Snowden: Being a new 224-page comics biography of the famous infrastructure analyst from writer/artist Ted Rall, who has been in the news himself lately due to considerable controversy surrounding an opinion post made to an LA Times blog. The publisher is Seven Stories Press; $16.95.
Inuyashiki Vol. 1: We’re still waiting on Dark Horse to release the final installment of Hiroya Oku’s indefatigably trashy action series Gantz — it’s due in October — but Kodansha is already stepping forward with an English translation of his current series, an SF serial for the older-skewing seinen monthly Evening about a fiftysomethng man who is unexpectedly rebuilt through alien technology as a mechanical marvel… but he is not alone, and not everyone’s intentions are good. It’s up to vol. 4 in Japan right now; $12.99.
The Kurosagi Corpse Delivery Service Omnibus Edition Vol. 1: There’s several Dark Horse manga series reaching into the high numbers right now, so I suspect the opportunity to get earlier volumes organized in a less cumbersome manner will come as a relief. The Kurosagi Corpse Delivery Service is a comedic horror series about struggling students pushing souls into the afterlife from writer Eiji Ōtsuka — also a pioneering editor, media critic, and all-around super-interesting guy — and artist Hōsui Yamazaki; truth be told, Dark Horse still has six Japanese volumes of stuff it hasn’t published yet in the series, but from this reprint project we might also potentially divine its commitment to the newer books. Samples; $19.99.
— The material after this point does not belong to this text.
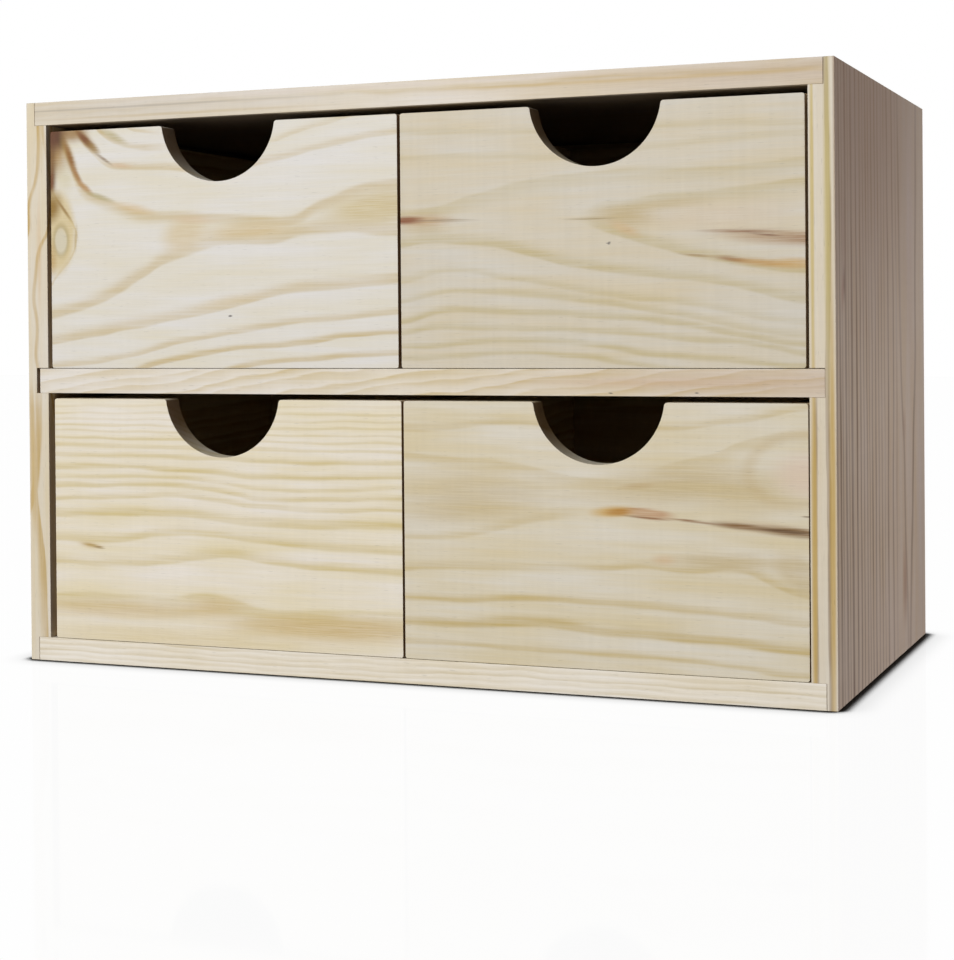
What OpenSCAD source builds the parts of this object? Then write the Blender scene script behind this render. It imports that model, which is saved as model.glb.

Zenith Phase One: Apex Edition (&) Superman/Batman: Michael Turner Gallery Edition (&) The Walking Dead #1: Artist’s Proof Edition: Publishers continue to chase the popularity of IDW’s Artist’s Edition line of deluxe editions in their own way. The “Apex Edition” of Zenith looks to be a straight riff, as Steve Yeowell’s b&w artwork for the early Grant Morrison-written 2000 AD superhero serial is presented at 14.4″ x 18.7″ dimensions, reproduced in color so you can linger over all the marks and paste and stuff. A 112-page hardcover. Superman/Batman is part of Graphitti Designs’ similar (and, as of now, exclusively DC superhero-oriented) “Gallery Edition” line, here paying tribute to the late Turner with a 208-page, 12″ x 17″ collection of 2004’s issues #8-13 of the Jeph Loeb-written series, which I believe will capture the artist’s work in pencil form. The “Artist’s Proof Edition” of The Walking Dead #1, meanwhile, appears to be a simpler, 11″ x 17″ mounting of Tony Moore’s inks for the issue, prior to the application of tones; $95.00 (Zenith), $125.00 (Superman/Batman), $19.99 (Dead).
Hellboy in Hell #7: And we’ll close where we began, with a comic that is colored by Dave Stewart. Also, it is the newest irregular release from Mike Mignola, who writes and draws the first of a two-part story concerning an illness suffered by Hellboy among the phantoms of perdition. Hellboy in Hell is a genuine oddity in today’s franchise comics – an ostensible line-leader, handled by the line’s creator, which has abandoned any pretense of actually providing shared-universe direction to its myriad spin-offs in favor of allowing said creator to explore his whims in a manner closer to that of a self-published comic. Note that Dark Horse has already scheduled issue #8 (part 2 of 2) for next month, so I presume Mignola finished the story up in advance. Preview; $2.99.